If a student gives an employer or graduate/professional school permission to access his or her disciplinary record, information about the student’s violation(s) and sanction(s) will be shared.
How does a student disciplinary record affect my student’s application to graduate school?
Some graduate applications ask for information regarding a student’s criminal or disciplinary history, so be sure to carefully read what the application is asking. Your student should be honest about his or her disciplinary history. On occasion, universities will contact our office to verify the information your student has provided on their application. Most applications include this waiver in the fine print and by signing the application the student is typically granting access to their disciplinary records.
Can our family lawyer be involved?
Attorneys and non-attorney advisors are allowed to be present during certain steps in the disciplinary process.
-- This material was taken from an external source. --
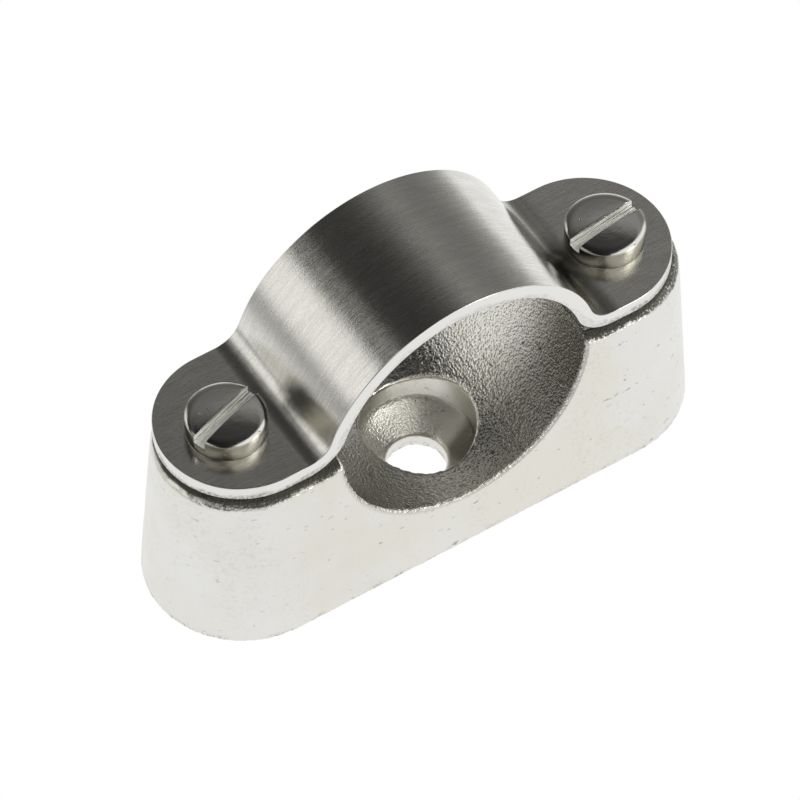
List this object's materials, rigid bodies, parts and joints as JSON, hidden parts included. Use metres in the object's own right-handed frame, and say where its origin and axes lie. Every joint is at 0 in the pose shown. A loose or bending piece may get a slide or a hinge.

Specifically, students going through the Formal Resolution process (University Conduct Board or Administrative Hearing Board), and are also subject of pending criminal charges have the right to be accompanied by an attorney. The attorney may act as the student’s “Advisor” and may fully participate only to the extent afforded to the student they represent. Attorney and non-attorney advisors may participate in Student Conduct Board Hearings, but may only act as a support individual. For further information regarding the role of attorneys in the disciplinary process please refer to Article I, 1.01, and Article VII, 7.04.
What if my student is not satisfied with the outcome?
Students who resolve via the Informal Resolution process are unable to appeal the decision. If your student has resolved via the Formal Resolution process, they may appeal based on the following grounds:
- A violation of due process
- A material deviation from Substantive and Procedural Standards adopted by the UNC Board of Governors, as set forth in UNC Policy Manual 700.4.1.